Rows from a 3D modeling dataset
+---+

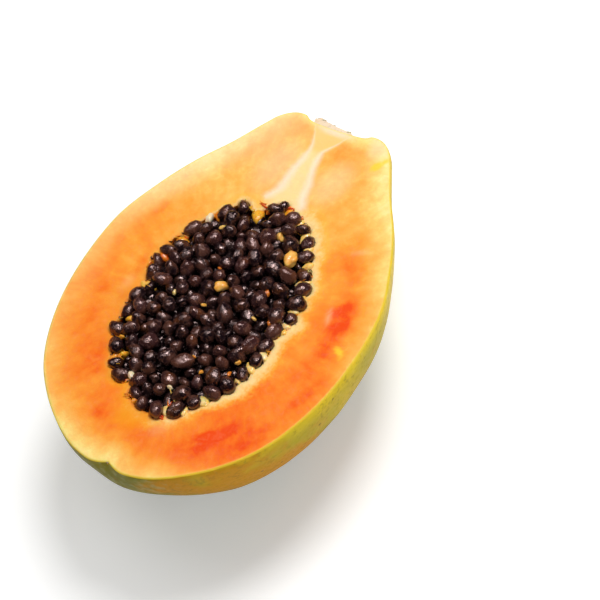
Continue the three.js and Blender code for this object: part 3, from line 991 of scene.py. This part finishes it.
def makeSeedCoat():
    # papaya seed in its shrunken jelly coat: near black, wet and glossy, wrinkled under the gloss
    # jelly thick and thin over 4 mm and amber here and there over 7 mm, wrinkles of 1.3 mm
    patterns = (("jelly", 4, 2, 0), ("amber", 7, 4, 0), ("wrinkle", 1.3, 3, 1))
    made, tree, shader, value = newMaterial("papayaSeedWetCoat", ("tone", "rise", "crown"), patterns)
    colour = layColours(tree, hexColour("#190d12"), value, [
        ("tone", 0.3, 1.0, 0.9, "#452625"),
        ("jelly", 0.46, 0.66, 0.7, "#5e3729"),
        ("wrinkle", 0.54, 0.7, 0.5, "#724a36"),
        ("amber", 0.56, 0.72, 0.4, "#7c4218"),
        ("tone", 0.9, 1.0, 0.3, "#6e442c"),
        ("crown", 0.4, -0.5, 0.8, "#0c0508"),  # painted shade: each seed is darker low down, where it nears its neighbours
        ("rise", 2.2, -1.4, 0.94, "#080306"),  # painted shade too: those that lie low are darker
    ])
    gloss = {"Value": value["jelly"], "From Min": 0.35, "From Max": 0.65, "To Min": 0.15, "To Max": 0.3}
    wrinkles = {"Height": value["wrinkle"], "Strength": 0.6, "Distance": 0.5 * mm}
    setShader(shader, {
        "Base Color": colour,
        "Normal": addNode(tree, "Bump", links=wrinkles),
        "Roughness": addNode(tree, "MapRange", links=gloss),
        "IOR": 2.05,  # stands in for the many small facets of the wet jelly
        "Specular Tint": hexColour("#ffdcd8"),
    })
    return made


softStuffs = {
    # undeveloped papaya seed: empty, waxy, cream to orange, wet
    "papayaPaleSeed": {
        "stops": [(0.1, "#f6e6d0"), (0.5, "#f8d078"), (0.85, "#f2a030"), (1.0, "#d8741c")],
        "patches": (2.5, 2.0, 0.5),  # size, detail, how much they change the tone
        "bump": 0.4,
        "shader": {
            "Roughness": 0.35,
            "IOR": 1.4,
            "Subsurface Weight": 0.3,
            "Subsurface Radius": (1.0, 0.6, 0.3),
            "Subsurface Scale": 1.0 * mm,
            "Coat Weight": 0.5,
            "Coat Roughness": 0.12,
        },
    },
    # torn ripe pulp and seed threads: wet, half clear, cream through yellow to red
    "papayaPulpWet": {
        "stops": [(0.1, "#ffe0ae"), (0.3, "#fdc868"), (0.55, "#fcb430"), (0.9, "#f27a14"), (1.0, "#dc4c0a")],
        "patches": (1.8, 3.0, 0.4),
        "bump": 0.5,
        "shader": {
            "Roughness": 0.35,
            "IOR": 1.38,
            "Subsurface Weight": 0.4,
            "Subsurface Radius": (1.0, 0.4, 0.15),
            "Subsurface Scale": 1.2 * mm,
            "Coat Weight": 0.6,
            "Coat Roughness": 0.1,
        },
    },
}


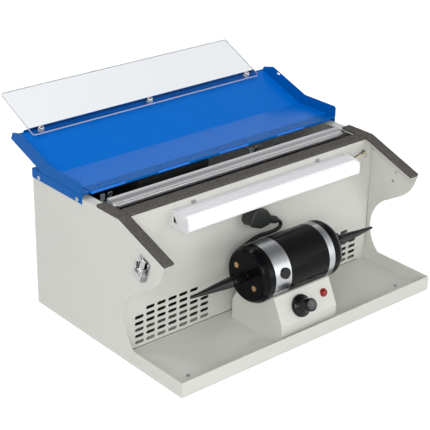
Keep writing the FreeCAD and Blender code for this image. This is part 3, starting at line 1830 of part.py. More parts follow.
# Motor lead: its route, from the plug to the gland, is measured from the plug's plane
lead_bend_share = 0.45
lead_unit = 10.0
lead_shares = [
    (4.01, 0.01, 13.62),
    (3.76, 0.01, 12.45),
    (1.6, 0.01, 12.32),
    (-0.4, 0.06, 12.44),
    (-2.6, -0.09, 12.05),
    (-4.6, -0.04, 11.35),
    (-5.7, 0.21, 9.8),
    (-4.6, 0.51, 7.9),
    (-3.0, 0.41, 6.59),
]
lead_start = V(0, cord_depth, 0) + origin_shift
lead_points = [plug_tip + origin_shift]
lead_points += [lead_start + V(*shares) * lead_unit for shares in lead_shares]
lead_points += [gland_mouth + origin_shift]
motor_lead, lead_radii, lead_length = cord(lead_points, cord_radius, lead_bend_share)
for point in lead_points:
    print("lead point", round(point.x, 2), round(point.y, 2), round(point.z, 2))
print("lead radii", [round(radius, 1) for radius in lead_radii], "length", round(lead_length, 1))
print("lead volume", motor_lead.Volume, math.pi * cord_radius * cord_radius * lead_length)


def write(name, shape):
    if not shape.isValid():
        print("not valid", name)
    shape.exportStep("parts/" + name + ".step")
    print(name, len(shape.Solids), round(shape.Volume))


for name, shape in nodes.items():
    placed = shape.copy()
    placed.translate(origin_shift)
    write(name, placed)
write("motor_lead", motor_lead)
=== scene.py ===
import json
import math

import bmesh
import bpy
from mathutils import Matrix, Vector, noise


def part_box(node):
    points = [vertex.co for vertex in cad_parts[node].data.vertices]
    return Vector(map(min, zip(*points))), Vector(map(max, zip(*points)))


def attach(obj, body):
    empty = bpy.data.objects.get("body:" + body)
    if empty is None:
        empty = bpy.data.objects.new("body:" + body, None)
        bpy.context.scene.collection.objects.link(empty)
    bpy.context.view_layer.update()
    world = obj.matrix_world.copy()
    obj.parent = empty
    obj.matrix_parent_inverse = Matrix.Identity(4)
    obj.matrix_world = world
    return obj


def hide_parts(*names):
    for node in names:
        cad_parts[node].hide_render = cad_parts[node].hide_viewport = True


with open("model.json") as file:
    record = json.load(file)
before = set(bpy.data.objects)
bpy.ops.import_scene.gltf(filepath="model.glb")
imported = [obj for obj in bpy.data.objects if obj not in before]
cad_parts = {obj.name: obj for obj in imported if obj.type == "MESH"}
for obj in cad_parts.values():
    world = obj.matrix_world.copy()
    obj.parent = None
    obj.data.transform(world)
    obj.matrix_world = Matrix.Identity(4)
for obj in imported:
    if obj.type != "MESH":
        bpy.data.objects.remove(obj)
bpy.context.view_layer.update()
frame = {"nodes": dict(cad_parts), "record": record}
nodes = frame["nodes"]
print("frame loaded,", len(nodes), "nodes")

# Pieces are drawn in millimetres: X from the middle, Y back from the tray's lip, Z up from the
# lower edge of the side panels. This carries them into the frame, in metres.
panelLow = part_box("side_panel_left")[0]
toFrame = Matrix.Translation((0, panelLow[1], panelLow[2])) @ Matrix.Scale(0.001, 4)


def newObject(name, data):
    thing = bpy.data.objects.new(name, data)
    bpy.context.scene.collection.objects.link(thing)
    return thing


# Camera at the photograph's place; its view is plain, with no shift
cameraValues = {
    "place": (-1197.37, -1151.95, 968.53),
    "turn": (65.0305, -1.0244, -40.4884),
    "lens": 109.03,
    "sensor": 36.0,
    "near": 0.05,
    "far": 20,
}
cameraData = bpy.data.cameras.new("camera")
cameraData.lens = cameraValues["lens"]
cameraData.sensor_width = cameraValues["sensor"]
cameraData.clip_start = cameraValues["near"]
cameraData.clip_end = cameraValues["far"]
camera = newObject("camera", cameraData)
camera.location = toFrame @ Vector(cameraValues["place"])
camera.rotation_euler = [math.radians(angle) for angle in cameraValues["turn"]]
bpy.context.scene.camera = camera
bpy.context.scene.view_settings.view_transform = "Standard"


# A smooth line through loose control points. Each point's radius gives the thickness.
lineValues = {"order": 3, "along": 12, "around": 5}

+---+

* TASK PROMPT
Using the entries above, return exactly the lines from the line with "for name, shape" to the line with "obj.matrix_world = world", counting both of those lines.

* WRITTEN SOLUTION
for name, shape in nodes.items():
    placed = shape.copy()
    placed.translate(origin_shift)
    write(name, placed)
write("motor_lead", motor_lead)
=== scene.py ===
import json
import math

import bmesh
import bpy
from mathutils import Matrix, Vector, noise


def part_box(node):
    points = [vertex.co for vertex in cad_parts[node].data.vertices]
    return Vector(map(min, zip(*points))), Vector(map(max, zip(*points)))


def attach(obj, body):
    empty = bpy.data.objects.get("body:" + body)
    if empty is None:
        empty = bpy.data.objects.new("body:" + body, None)
        bpy.context.scene.collection.objects.link(empty)
    bpy.context.view_layer.update()
    world = obj.matrix_world.copy()
    obj.parent = empty
    obj.matrix_parent_inverse = Matrix.Identity(4)
    obj.matrix_world = world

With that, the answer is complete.